May 10, 2015 · by solobeatles

Backed by what sounds like a villainous circus organ from a creepy 1930s cartoon, McCartney lurches in with a voice that has gone beyond Little Richard into demented Screamin’ Jay Hawkins territory. In Hawkins’s seminal hit “I Put a Spell on You” (1956), he shrieked, gargled, cackled, and guffawed like an unhinged black Vincent Price. Onstage he would rise from a coffin bearing voodoo props. Later, Tom Waits would take up his growling, guttural mantle.

In his incendiary 1970 Rolling Stone interview, Lennon expressed surprise at McCartney’s self-titled first solo album, saying he expected more from him. At the dawn of 1971, McCartney found himself in the position of being dismissed by the critics while Lennon and Harrison were heaped with praise for their LPs Plastic Ono Band and All Things Must Pass. Pelted with tomatoes in his mind, he realized he must catch up with his second album Ram or be left behind.

He goes to the piano in the attic while the wild wind howls. He’s getting older, his hair’s a mess, he’s in his pajamas, his stomach is in knots from the bad reviews, and the rats are in the walls (both real farm rats and the ex-bandmates in his mind).

But then he sees Linda giving the kids their milk and it inspires him to get back in touch with his own absurd inner child. “When my kids were young they used to call milk ‘monk’ for whatever reason that kids do—I think it’s magical the way that kids can develop better names for things than the real ones. In fact as a joke, Linda and I still occasionally refer to an object by that child-language name. So, monk was always milk, and monkberry moon delight was a fantasy drink, rather like ‘Love Potion No. 9,’ hence the line in the song ‘sipping monkberry moon delight.’ It was a fantasy milk shake.”

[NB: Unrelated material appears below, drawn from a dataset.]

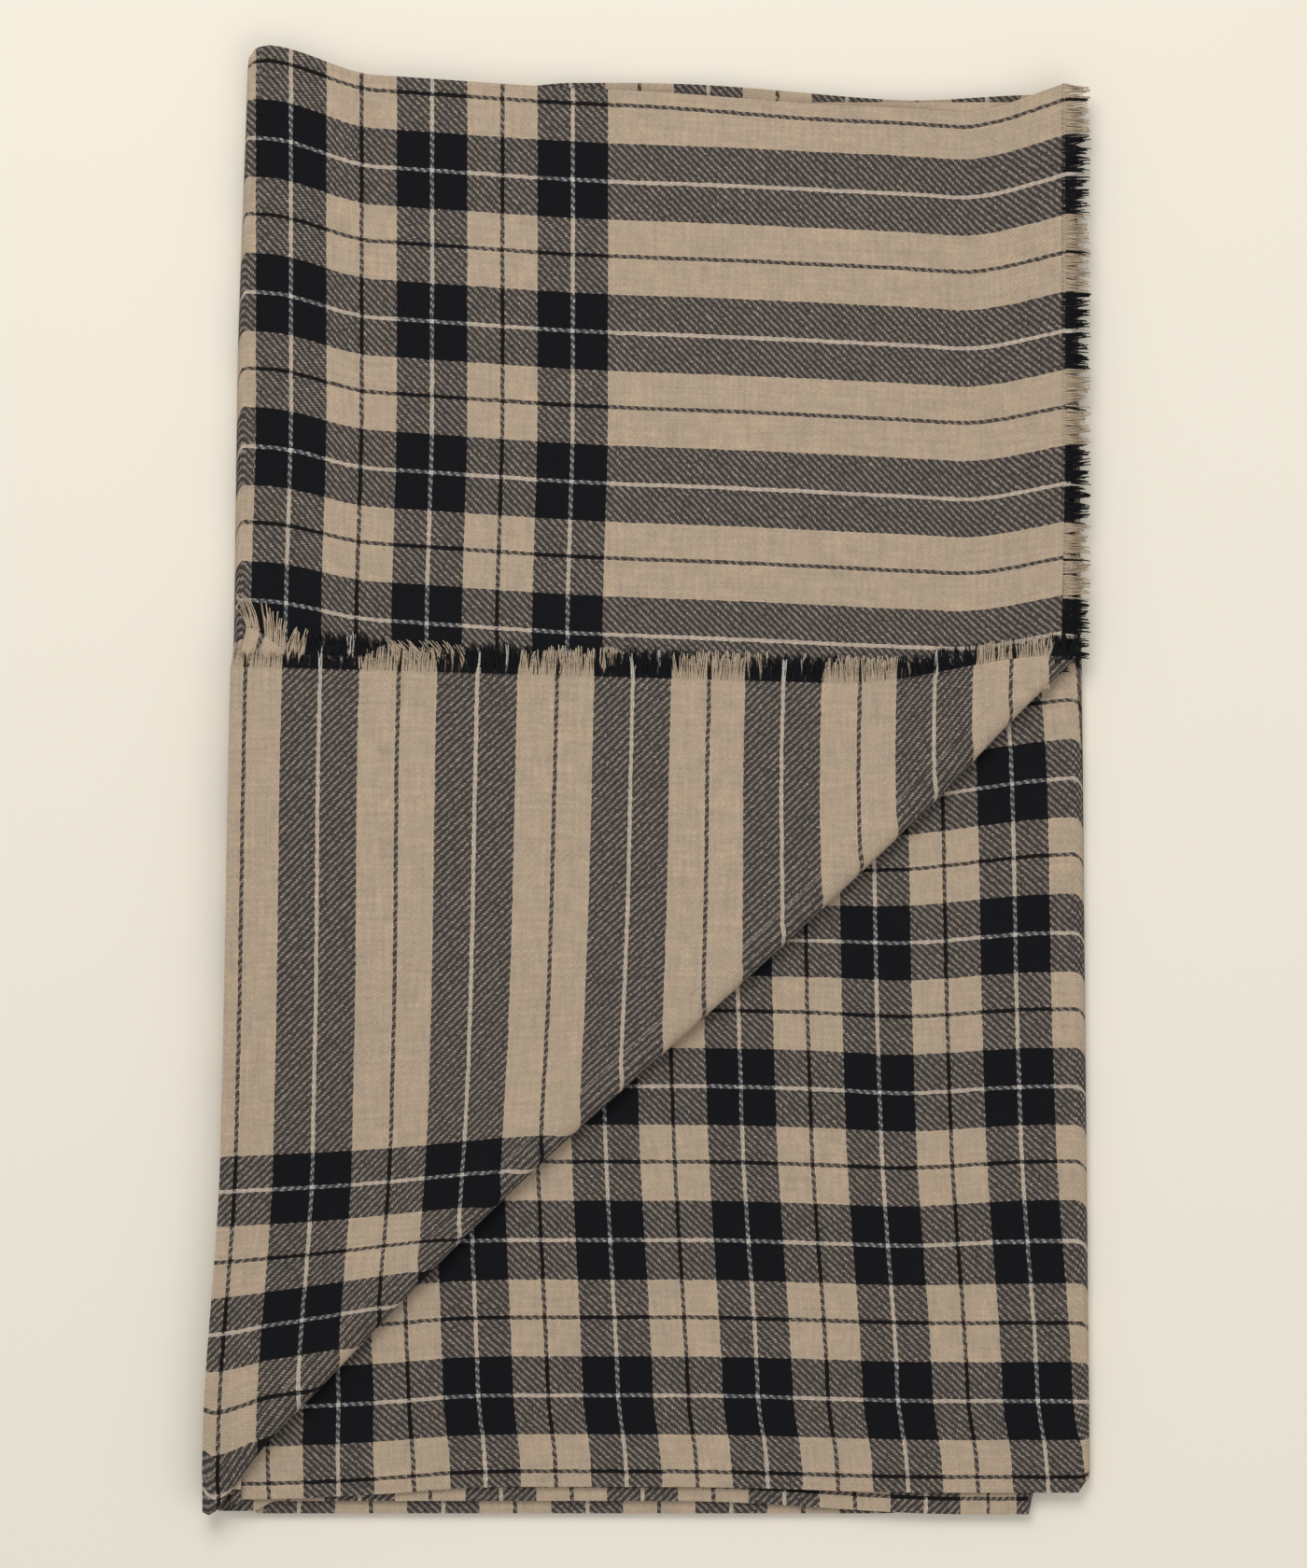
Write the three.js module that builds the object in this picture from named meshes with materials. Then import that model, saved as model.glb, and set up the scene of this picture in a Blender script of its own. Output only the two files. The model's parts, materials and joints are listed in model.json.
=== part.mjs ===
// A fringed checked wrap, folded into six layers with one corner turned up.
// Millimetres, +Z up. The wrap lies flat on Z = 0, its stripes running along X.
// The cloth was folded in half, end to end, and then in three, so each layer is one
// sixth of its length. The lower right corner of the top two layers is turned back.
import * as THREE from 'three';

// Cloth
const clothWidth = 559;
const clothThickness = 1.5;
const layerPitch = 2;
const seamGap = 0.3;
const fringeLength = 10;
const fringeThickness = 1.1;

// Folded outline
const rightEdge = 170;
const leftEdgeTop = -158;
const leftEdgeBottom = -166;
const outlineTop = 293;
const outlineBottom = -293;
const bottomPairLeftEdge = -156;
const topLayerEnd = 166.4;
const secondLayerEnd = 158;

// A panel stops this far short of the line that it turns about, which leaves the
// unrolled fold room to lie flat between two opened panels.
const foldReach = 3;
const arcSteps = 14;

// The turned corner's fold line, by its slope and where it crosses X = 0
const cornerAngle = THREE.MathUtils.degToRad(44);
const cornerLineAtZero = -118.3;

// Lower edge of each layer
const bottomLayerFoot = outlineBottom;
const fifthLayerFoot = -291.5;
const fourthLayerFoot = -289;
const thirdLayerFoot = -283.5;
const secondLayerFoot = -289;
const topLayerFoot = -287;
const topLayerRightHead = 279;

// Layers counted up from the surface that the wrap lies on
const level = { bottom: 0, fifth: 1, fourth: 2, third: 3, second: 4, top: 5, cornerUnder: 6, cornerUpper: 7 };

const colours = {
  beige: '#a3917b',
  grey: '#6b6159',
  black: '#1b1c20',
};

function clothMaterial(colour) {
  return new THREE.MeshStandardMaterial({ color: colour, roughness: 0.95, metalness: 0 });
}

function point(x, y) {
  return new THREE.Vector2(x, y);
}

function leftEdgeAt(y) {
  const share = (outlineTop - y) / (outlineTop - outlineBottom);
  return leftEdgeTop + share * (leftEdgeBottom - leftEdgeTop);
}

// Height on the fold line at x, moved square to the line: + is towards the upper left.
function cornerLineAt(x, offset) {
  return cornerLineAtZero + x * Math.tan(cornerAngle) + offset / Math.cos(cornerAngle);
}

// Where the fold line, moved by offset, meets the slanted left edge.
function cornerLineAtLeftEdge(offset) {
  let y = outlineBottom;
  for (let pass = 0; pass < 6; pass += 1) {
    y = cornerLineAt(leftEdgeAt(y), offset);
  }
  return point(leftEdgeAt(y), y);
}

// The same place on the cloth once the corner has been turned over its fold line.
function turnedUp(flatPoint) {
  const line = point(Math.cos(cornerAngle), Math.sin(cornerAngle));
  const start = point(0, cornerLineAtZero);
  const fromStart = flatPoint.clone().sub(start);
  const along = line.clone().multiplyScalar(2 * fromStart.dot(line));
  return start.clone().add(along).sub(fromStart);
}

function slab(name, outline, onLevel, thickness, colour) {
  const geometry = new THREE.ExtrudeGeometry(new THREE.Shape(outline), {
    depth: thickness,
    bevelEnabled: false,
  });
  const mesh = new THREE.Mesh(geometry, clothMaterial(colour));
  mesh.name = name;
  mesh.position.z = onLevel * layerPitch;
  return mesh;
}

// A whole layer between the left folds and its right edge.
function fullPanel(name, onLevel, foot, leftAt, colour) {
  const head = foot + clothWidth;
  const outline = [
    point(leftAt(foot), foot),
    point(rightEdge, foot),
    point(rightEdge, head),
    point(leftAt(head), head),
  ];
  return slab(name, outline, onLevel, clothThickness, colour);
}

// What is left of a layer above the turned corner.
function topPanel(name, onLevel, end, leftHead, rightHead, colour) {
  const lowerLeft = cornerLineAtLeftEdge(foldReach);
  const outline = [
    lowerLeft,
    point(end, cornerLineAt(end, foldReach)),
    point(end, rightHead),
    point(leftEdgeAt(leftHead), leftHead),
  ];
  return slab(name, outline, onLevel, clothThickness, colour);
}

// The turned corner of a layer: laid out flat first, then turned over the fold line.
function cornerPanel(name, onLevel, end, foot, colour) {
  const flat = [
    cornerLineAtLeftEdge(-foldReach),
    point(leftEdgeAt(foot), foot),
    point(end, foot),
    point(end, cornerLineAt(end, -foldReach)),
  ];
  return slab(name, flat.map(turnedUp), onLevel, clothThickness, colour);
}

// The fringe on a layer's end above the turned corner.
function endFringe(name, onLevel, end, head, colour) {
  const root = end + seamGap;
  const tip = end + fringeLength;
  const outline = [
    point(root, cornerLineAt(root, foldReach)),
    point(tip, cornerLineAt(tip, foldReach)),
    point(tip, head),
    point(root, head),
  ];
  return slab(name, outline, onLevel, fringeThickness, colour);
}

// The fringe on the turned corner's end.
function cornerFringe(name, onLevel, end, foot, colour) {
  const root = end + seamGap;
  const tip = end + fringeLength;
  const flat = [
    point(root, foot),
    point(tip, foot),
    point(tip, cornerLineAt(tip, -foldReach)),
    point(root, cornerLineAt(root, -foldReach)),
  ];
  return slab(name, flat.map(turnedUp), onLevel, fringeThickness, colour);
}

// Half a tube of cloth that joins the panels on two levels. It runs from start to end,
// bulging to the right of that direction, and its middle line lies on the panels' edges.
function fold(name, lowerLevel, upperLevel, start, end, colour) {
  const radius = ((upperLevel - lowerLevel) * layerPitch) / 2;
  const outer = radius + clothThickness / 2;
  const inner = radius - clothThickness / 2;
  const section = new THREE.Shape();
  section.absarc(0, 0, outer, -Math.PI / 2, Math.PI / 2, false);
  section.absarc(0, 0, inner, Math.PI / 2, -Math.PI / 2, true);
  section.closePath();
  const span = end.clone().sub(start);
  const geometry = new THREE.ExtrudeGeometry(section, {
    depth: span.length(),
    bevelEnabled: false,
    curveSegments: arcSteps,
  });
  const along = new THREE.Vector3(span.x, span.y, 0).normalize();
  const up = new THREE.Vector3(0, 0, 1);
  const outward = new THREE.Vector3().crossVectors(up, along);
  const middleHeight = ((lowerLevel + upperLevel) / 2) * layerPitch + clothThickness / 2;
  const mesh = new THREE.Mesh(geometry, clothMaterial(colour));
  mesh.name = name;
  mesh.quaternion.setFromRotationMatrix(new THREE.Matrix4().makeBasis(outward, up, along));
  mesh.position.set(start.x, start.y, middleHeight).addScaledVector(outward, seamGap);
  return mesh;
}

function leftFold(name, lowerLevel, upperLevel, foot, head, colour) {
  return fold(name, lowerLevel, upperLevel, point(leftEdgeAt(foot), foot), point(leftEdgeAt(head), head), colour);
}

function rightFold(name, lowerLevel, upperLevel, foot, head, colour) {
  return fold(name, lowerLevel, upperLevel, point(rightEdge, head), point(rightEdge, foot), colour);
}

function cornerFold(name, lowerLevel, upperLevel, end, colour) {
  const upperRight = point(end, cornerLineAt(end, foldReach));
  return fold(name, lowerLevel, upperLevel, upperRight, cornerLineAtLeftEdge(foldReach), colour);
}

function headOf(foot) {
  return foot + clothWidth;
}

function straightLeft() {
  return bottomPairLeftEdge;
}

function bottomPair() {
  const pair = new THREE.Group();
  const left = point(bottomPairLeftEdge, bottomLayerFoot);
  const leftHead = point(bottomPairLeftEdge, headOf(bottomLayerFoot));
  pair.add(fullPanel('bottom_panel', level.bottom, bottomLayerFoot, straightLeft, colours.grey));
  pair.add(fullPanel('fifth_panel', level.fifth, fifthLayerFoot, straightLeft, colours.beige));
  pair.add(fold('mid_length_fold', level.bottom, level.fifth, left, leftHead, colours.grey));
  return pair;
}

function middlePair() {
  const pair = new THREE.Group();
  pair.add(fullPanel('fourth_panel', level.fourth, fourthLayerFoot, leftEdgeAt, colours.grey));
  pair.add(fullPanel('third_panel', level.third, thirdLayerFoot, leftEdgeAt, colours.beige));
  return pair;
}

function topPair() {
  const pair = new THREE.Group();
  const secondHead = headOf(secondLayerFoot);
  pair.add(topPanel('second_panel', level.second, secondLayerEnd, secondHead, secondHead, colours.grey));
  pair.add(topPanel('top_panel', level.top, topLayerEnd, outlineTop, topLayerRightHead, colours.beige));
  pair.add(endFringe('second_panel_fringe', level.second, secondLayerEnd, secondHead, colours.black));
  pair.add(endFringe('top_panel_fringe', level.top, topLayerEnd, topLayerRightHead, colours.black));
  return pair;
}

function turnedCorner() {
  const corner = new THREE.Group();
  corner.add(cornerPanel('corner_under_panel', level.cornerUnder, topLayerEnd, topLayerFoot, colours.grey));
  corner.add(cornerPanel('corner_upper_panel', level.cornerUpper, secondLayerEnd, secondLayerFoot, colours.beige));
  corner.add(cornerFringe('corner_under_fringe', level.cornerUnder, topLayerEnd, topLayerFoot, colours.black));
  corner.add(cornerFringe('corner_upper_fringe', level.cornerUpper, secondLayerEnd, secondLayerFoot, colours.black));
  return corner;
}

function sideAndCornerFolds() {
  const folds = new THREE.Group();
  const { bottom, fifth, fourth, third, second, top, cornerUnder, cornerUpper } = level;
  folds.add(rightFold('right_outer_fold', bottom, third, thirdLayerFoot, headOf(bottomLayerFoot), colours.beige));
  folds.add(rightFold('right_inner_fold', fifth, fourth, fourthLayerFoot, headOf(fifthLayerFoot), colours.grey));
  folds.add(leftFold('left_inner_fold', third, second, thirdLayerFoot, headOf(secondLayerFoot), colours.grey));
  folds.add(leftFold('left_outer_fold', fourth, top, fourthLayerFoot, outlineTop, colours.beige));
  folds.add(cornerFold('corner_inner_fold', top, cornerUnder, topLayerEnd, colours.beige));
  folds.add(cornerFold('corner_outer_fold', second, cornerUpper, secondLayerEnd, colours.grey));
  return folds;
}

const foldedWrap = new THREE.Group();
foldedWrap.add(bottomPair(), middlePair(), topPair(), turnedCorner(), sideAndCornerFolds());

export default foldedWrap;
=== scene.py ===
import json
import math

import bpy
import numpy as np
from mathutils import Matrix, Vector

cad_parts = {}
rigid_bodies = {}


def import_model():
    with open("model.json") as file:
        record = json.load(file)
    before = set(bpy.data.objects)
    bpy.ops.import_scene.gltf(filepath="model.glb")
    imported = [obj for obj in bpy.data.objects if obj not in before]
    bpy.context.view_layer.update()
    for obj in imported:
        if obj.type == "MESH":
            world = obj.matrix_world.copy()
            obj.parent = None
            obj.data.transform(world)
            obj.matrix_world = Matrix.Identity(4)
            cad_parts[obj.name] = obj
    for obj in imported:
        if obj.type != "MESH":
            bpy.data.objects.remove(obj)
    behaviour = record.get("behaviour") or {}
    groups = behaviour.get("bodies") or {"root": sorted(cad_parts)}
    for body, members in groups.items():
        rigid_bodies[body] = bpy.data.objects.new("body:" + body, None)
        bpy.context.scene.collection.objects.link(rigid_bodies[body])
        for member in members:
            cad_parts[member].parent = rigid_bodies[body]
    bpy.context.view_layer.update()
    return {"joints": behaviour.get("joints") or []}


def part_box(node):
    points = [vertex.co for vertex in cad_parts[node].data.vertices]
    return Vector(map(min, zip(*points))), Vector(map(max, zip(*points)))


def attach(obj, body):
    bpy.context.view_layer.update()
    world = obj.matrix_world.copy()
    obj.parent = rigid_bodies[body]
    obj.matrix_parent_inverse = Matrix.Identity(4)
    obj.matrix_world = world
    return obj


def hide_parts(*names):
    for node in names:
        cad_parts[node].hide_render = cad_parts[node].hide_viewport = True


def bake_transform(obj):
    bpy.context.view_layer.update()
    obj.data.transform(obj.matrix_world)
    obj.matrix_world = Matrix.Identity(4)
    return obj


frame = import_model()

mm = 0.001

# The cloth, counted in yarns. A place on it is (weft, warp): how many crosswise yarns from
# the first fringe, and how many lengthwise yarns from the first selvedge.
cloth = {
    "thickness": 1.15 * mm,
    "warpPitch": 0.769 * mm,
    "weftPitch": 0.775 * mm,
    "warpCount": 727,
    "weftCount": 2602,
}
cloth["width"] = cloth["warpCount"] * cloth["warpPitch"]

stripes = {"selvedge": 7, "repeat": 79, "darkFrom": 21, "darkTo": 61, "ivory": 40}
bands = {"border": 239, "repeat": 72, "darkTo": 36, "ivory": 17, "black": 53}

yarnColour = {
    "beige": (0.478, 0.380, 0.276),
    "black": (0.0072, 0.0077, 0.0098),
    "ivory": (0.56, 0.515, 0.45),
    "pin": (0.017, 0.0115, 0.008),
}


# The hinge lines and the levels of the layers come from the frame
def hingeLine(name):
    joint = next(j for j in frame["joints"] if j["name"] == name)
    return np.array(joint["pos_m"][:2]), np.array(joint["axis"][:2])


leftHinge = hingeLine("top_pair_unfold")
rightHinge = hingeLine("middle_pair_unfold")
cornerHinge = hingeLine("corner_turn_back")
hingeSpan = rightHinge[0][0] - leftHinge[0][0]
foldReach = rightHinge[0][0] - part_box("third_panel")[1].x


def levelOf(node):
    low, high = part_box(node)
    return (low.z + high.z) / 2


def ease(low, high, x):
    t = np.clip((x - low) / (high - low), 0, 1)
    return t * t * (3 - 2 * t)


def fade(low, high, x):
    return 1 - ease(low, high, x)


def hump(centre, halfWidth, x):
    return np.exp(-(((x - centre) / halfWidth) ** 2))


# Small changes of shape are given as (size, from, to), and they come in or go out between
# the two places. A swell is given as (size, centre, half width).
def comesIn(change, x):
    size, low, high = change
    return size * ease(low, high, x)


def goesOut(change, x):
    size, low, high = change
    return size * fade(low, high, x)


def swells(change, x):
    size, centre, halfWidth = change
    return size * hump(centre, halfWidth, x)


rightEdge = {"lean": 0.0098, "pivot": -100 * mm}


def leftEdgeAt(y):
    point, axis = leftHinge
    return point[0] + (y - point[1]) * axis[0] / axis[1] + foldReach


def rightEdgeAt(y):
    return rightHinge[0][0] - foldReach - rightEdge["lean"] * (y - rightEdge["pivot"])


# Distance from the corner's fold line, + towards the upper left, and how far along it
def cornerSide(x, y):
    point, axis = cornerHinge
    return (y - point[1]) * axis[0] - (x - point[0]) * axis[1]


def cornerAlong(x, y):
    point, axis = cornerHinge
    return (x - point[0]) * axis[0] + (y - point[1]) * axis[1]


def cornerPoint(along, side):
    point, axis = cornerHinge
    return point[0] + along * axis[0] - side * axis[1], point[1] + along * axis[1] + side * axis[0]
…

Linda echoes his words like a gum-smacking, seen-it-all, hand-on-her-hip New York moll. Her singing gilds the razor’s edge of flatness with surprising defiance, as coached meticulously by her perfectionist husband. Finally, he degenerates into eerie howling and spastic mumbling.

Hawkins would go on to release “Monkberry Moon Delight” as a single in 1973.